SwellJoe 4 days ago | parent [-]

I dunno. GPU programming and performance is above my pay grade. I assume the reason every GPU maker is investing in software is because they understand the problems to be solved and feel it's worth the investment to solve them. I like AMD because their Linux drivers are open source. I like Intel because all their stuff is Open Source. I like Nvidia notably less because none of their stuff is Open Source, not even the Linux drivers.

sabedevops 4 days ago | parent | prev [-]

The problem with ROCm, unlike CUDA, is that it doesn’t run on much of AMDs own hardware, most notably their iGPU.

SwellJoe 4 days ago | parent [-]

Yeah, that kinda sucks, but, all their new generation onboard GPUs are supported by ROCm. e.g. Ryzen AI 395 and 400 series which will be found in mid-to-high end laptops and desktops and motherboards. They seem to have realized that the reason Nvidia is kicking their ass is that people can develop with CUDA on all sorts of hardware, including their personal laptop or desktop.

dragontamer 4 days ago | parent | prev [-]

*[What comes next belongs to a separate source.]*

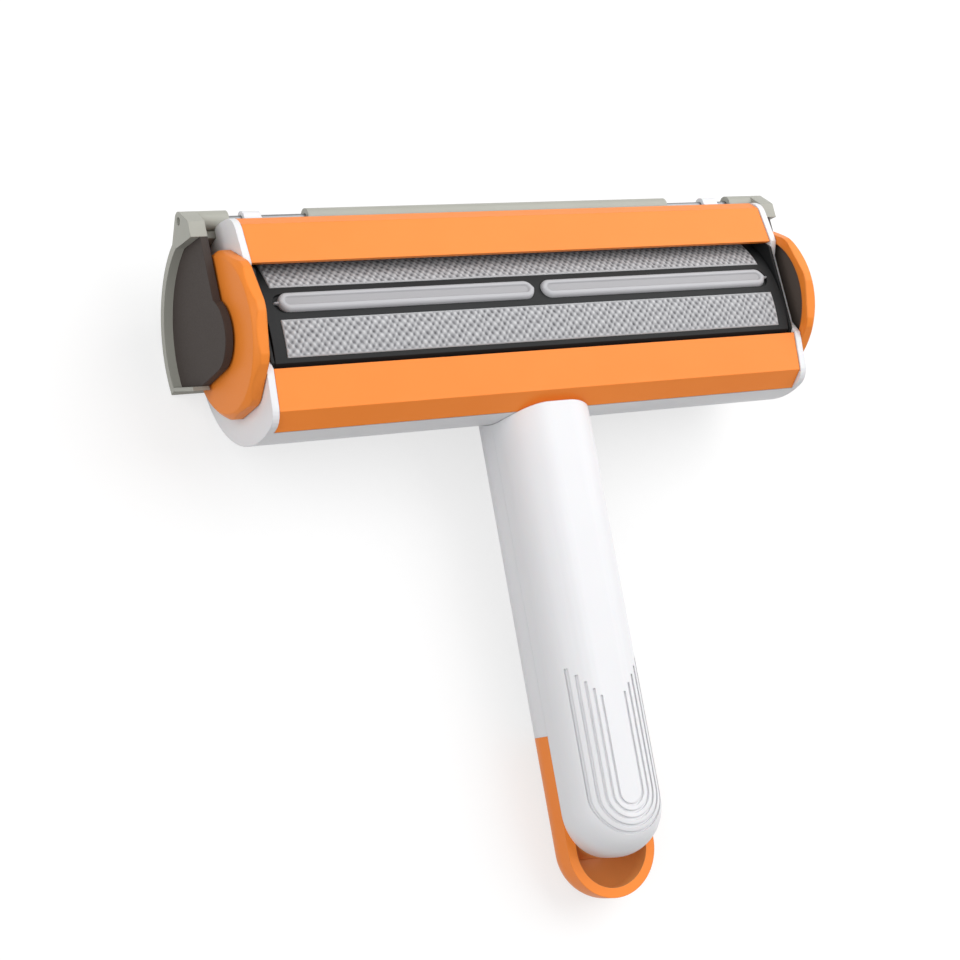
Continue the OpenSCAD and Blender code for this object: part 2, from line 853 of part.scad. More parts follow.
// Shaft across the handle between two depths
module across(t, r, d0, d1) {
    translate([0, -t, d0]) cylinder(r = r, h = d1 - d0);
}

module handle_front() {
    color("white") in_place() difference() {
        in_handle() difference() {
            intersection() {
                pill(0, 0, handle_len);
                half_space(true);
            }
            difference() {
                pill(handle_wall, -cut, handle_len);
                for (t = screw_places) across(t, screw_r + boss_wall, 0, handle_half_d - handle_wall / 2);
            }
            difference() {
                groove_cutter();
                pill(groove_depth, 0, handle_len);
            }
            for (t = screw_places) across(t, screw_r, -cut, screw_reach + tip_gap);
        }
        head_clearance();
    }
}

// Rear half of the handle, cut from a solid drawn as its child
module rear_half() {
    difference() {
        intersection() {
            children();
            half_space(false);
        }
        difference() {
            pill(handle_wall, -cut, handle_len);
            for (t = screw_places)
                across(t, screw_head_r + boss_wall, -handle_half_d + handle_wall / 2, 0);
        }
        for (t = screw_places) across(t, screw_r + screw_gap, -handle_half_d - cut, cut);
        for (t = screw_places) across(t, screw_head_r + screw_gap, -handle_half_d - cut, -screw_seat);
    }
}

module handle_rear() {
    color("white") in_place() difference() {
        in_handle() difference() {
            rear_half() pill_bar(0, 0, tail_start);
            across(neck_screw_at, neck_screw_r + screw_gap, -handle_half_d - cut, 0);
            across(neck_screw_at, neck_head_r + screw_gap, -handle_half_d - cut, -neck_seat);
        }
        head_clearance();
    }
}

// Pocket between the handle's round end and the loop
module loop_pocket() {
    difference() {
        pill(loop_t, handle_len, loop_end);
        across(handle_len, handle_half_w, -2 * handle_half_d, 2 * handle_half_d);
    }
}

module tail_loop() {
    far = 2 * loop_end;
    color("sandybrown") in_place() difference() {
        in_handle() difference() {
            rear_half() pill(0, tail_start, loop_end);
            loop_pocket();
        }
        // Flat heel on which the handle rests
        translate([-far / 2, -far, -head_r - far]) cube([far, far, far]);
    }
}

module handle_screws() {
    color("silver") in_place() in_handle() for (t = screw_places) {
        across(t, screw_r, -screw_seat, screw_reach);
        across(t, screw_head_r, -screw_seat - screw_head_h, -screw_seat);
    }
}

module neck_screw() {
    color("silver") in_place() in_handle() {
        plug_in = handle_wall + plug_gap + plug_wall - handle_half_d;
        across(neck_screw_at, neck_screw_r, -neck_seat, plug_in + neck_past);
        across(neck_screw_at, neck_head_r, sink - handle_half_d, -neck_seat);
    }
}

housing();
panel(1);  // upper_panel
panel(-1);  // lower_panel
scraper(1);  // upper_scraper
scraper(-1);  // lower_scraper
bush(-1);  // left_bush
bush(1);  // right_bush
hinge_pin();
handle_front();
handle_rear();
tail_loop();
handle_screws();
neck_screw();
drum();
fabric(1);  // upper_fabric
fabric(-1);  // lower_fabric
blade(-1);  // left_blade
blade(1);  // right_blade
knob(-1);  // left_knob
knob(1);  // right_knob
knob_screw(-1);  // left_knob_screw
knob_screw(1);  // right_knob_screw
lid_shell();
lid_plate(-1);  // left_lid_plate
lid_plate(1);  // right_lid_plate
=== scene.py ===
"""Looks of a pet hair removal brush that lies on its back with its fabric window up.

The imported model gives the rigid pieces.  This scene dresses them in moulded
plastics, steel and rubber, and makes the woven lint strips and the soft wiper
blades as surfaces of their own.
"""

import json
import logging
from dataclasses import dataclass, field
from enum import Enum
from typing import Any, Iterable, Optional

import bpy
import numpy as np
from mathutils import Euler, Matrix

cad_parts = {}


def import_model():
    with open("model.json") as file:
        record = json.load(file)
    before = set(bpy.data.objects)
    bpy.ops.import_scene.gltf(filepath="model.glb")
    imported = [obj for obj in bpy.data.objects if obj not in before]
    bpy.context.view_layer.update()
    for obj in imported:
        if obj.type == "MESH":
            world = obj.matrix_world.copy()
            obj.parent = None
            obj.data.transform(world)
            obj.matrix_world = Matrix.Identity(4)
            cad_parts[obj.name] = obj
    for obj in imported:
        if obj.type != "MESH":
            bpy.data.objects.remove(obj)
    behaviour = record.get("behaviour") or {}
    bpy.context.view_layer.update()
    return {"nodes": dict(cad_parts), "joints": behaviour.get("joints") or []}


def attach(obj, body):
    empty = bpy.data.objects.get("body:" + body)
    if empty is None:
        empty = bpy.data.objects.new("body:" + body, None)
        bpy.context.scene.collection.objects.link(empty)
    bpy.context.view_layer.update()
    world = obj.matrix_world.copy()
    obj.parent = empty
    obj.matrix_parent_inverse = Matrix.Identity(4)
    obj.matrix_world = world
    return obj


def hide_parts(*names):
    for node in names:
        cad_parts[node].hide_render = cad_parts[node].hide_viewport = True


LOG = logging.getLogger("brush")
MM = 0.001
# Nearly all values of a noise texture lie between these two.
NOISE_LOW, NOISE_HIGH = 0.3, 0.7


class Body(str, Enum):
    """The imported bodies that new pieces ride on."""

    DRUM = "drum_body"


class Slot(str, Enum):
    """The record's material slots that are handed along with the new pieces."""

    FABRIC = "lint_fabric"
    BLADE = "silver_blade"


class Edge(Enum):
    """The side of the face's middle line that a strip lies on, as a sign across the drum."""

    HANDLE = -1
    HINGE = 1


class End(Enum):
    """The half of the head that a blade lies in, as a sign along X."""

    LEFT = -1
    RIGHT = 1


# --- colours and nodes ---------------------------------------------------------------


def linear(hex_code: str) -> tuple[float, float, float, float]:
    """Turns an sRGB hex colour into linear values.

    Args:
        hex_code: Six hex digits, such as "FFAA55".

    Returns:
        Linear red, green and blue, and an alpha of one.
    """
    srgb = np.array([int(hex_code[i:i + 2], 16) / 255 for i in (0, 2, 4)])
    rgb = np.where(srgb <= 0.04045, srgb / 12.92, ((srgb + 0.055) / 1.055) ** 2.4)
    return (float(rgb[0]), float(rgb[1]), float(rgb[2]), 1.0)


def add_node(tree: bpy.types.NodeTree, kind: str, settings: Optional[dict[str, Any]] = None,
             links: Optional[dict[Any, bpy.types.NodeSocket]] = None) -> bpy.types.Node:
    """Adds one shader node with its settings and links.

    Args:
        tree: The material's node tree.
        kind: Blender's name of the node type.
        settings: Attribute names, or input names or numbers, with their values.
        links: Input names or numbers with the sockets that feed them.

    Returns:
        The new node.
    """
    node = tree.nodes.new(kind)
    for key, value in (settings or {}).items():
        if isinstance(key, str) and hasattr(node, key) and key not in node.inputs:
            setattr(node, key, value)
        else:
            node.inputs[key].default_value = value
    for key, socket in (links or {}).items():
        tree.links.new(socket, node.inputs[key])
    return node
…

> If memory gets unified, what is the value proposition of ROCm supposed to be over mesa3d? Why does AMD need to invent some new way to communicate with GPUs? Why would it be faster?

And the memory barriers? How do you sync up the L1/L2 cache of a CPU core with the GPU's cache?

Exactly. With a ROCm memory barrier, ensuring parallelism between CPU + GPU, while also providing a mechanism for synchronization.

GPU and CPU can share memory, but they do not share caches. You need programming effort to make ANY of this work.